Here's the log with log() output

image

@chemicL to be honest, I'm assuming that using the connect timeout on the TcpClient itself would avoid the problem (though I'm not sure, and not sure how to validate that). Even so (and I don't know much about Reactor), if the responsibility of timeout(..) is to cancel the mono, shouldn't it abort the connection regardless of whether it was emitted from connect() or not?

In my example, if you change the timeout to something closer to the delay (i.e. 900ms) the doOnCancel also doesn't run. In the output of my last test, doOnCancel did run (the timeout was 9ms)

Here's an output of the log when doOnCancel doesn't run, if it's helpful

image

It looks like for 9ms you hit a race where the cancellation reaches your doOnCancel but at the same time the connection is being delivered. That's my expectation as the logs show the connection was established. The connect timeout would apply if the connection didn't succeed to be established, but it succeeds and is delivered to your delayElement() operator. That operator keeps a reference to the connection. When the delay is longer than the argument to timeout() it means that the scheduled task that holds the reference to the connection is disposed and the reference is discarded. If there is no discard hook defined on the reactive pipeline then the reference is just abandoned and the connection is not returned to the pool. That's my understanding of the situation. reactor-netty's timeout configuration have no insight into the pipeline that you attach to the results and can't control your code that refers to the connection.

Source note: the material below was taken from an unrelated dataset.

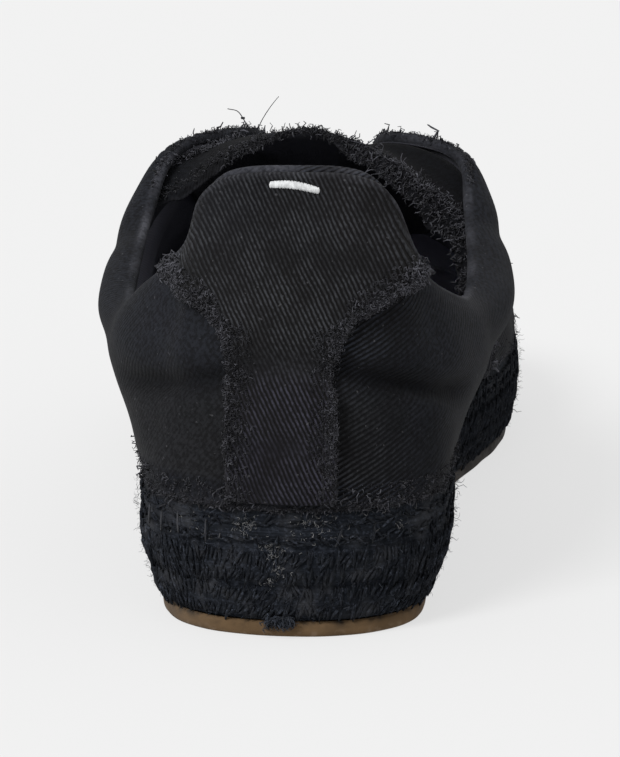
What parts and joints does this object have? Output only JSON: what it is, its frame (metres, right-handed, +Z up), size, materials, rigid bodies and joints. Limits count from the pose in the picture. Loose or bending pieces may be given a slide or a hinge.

Just trying to help - please check if adding the discard hook that releases the connection helps.

@jkippen One additional question - you are testing with this ancient version -> implementation platform('io.projectreactor:reactor-bom:2020.0.9') or with the latest releases?

Ah - I was using the ancient version. However, I updated my gradle version to io.projectreactor:reactor-bom:2023.0.4, cleaned my workspace, broke my workspace, fixed it, and retested. Got the same result.

@jkippen I agree with the comment made by @chemicL. You need to handle cancellation and error events. From Reactor Netty point of view it is dangerous to handle these events and just close the connection, We don't know what kind of protocol is implemented and whether this protocol needs to do some cleanup in these situations.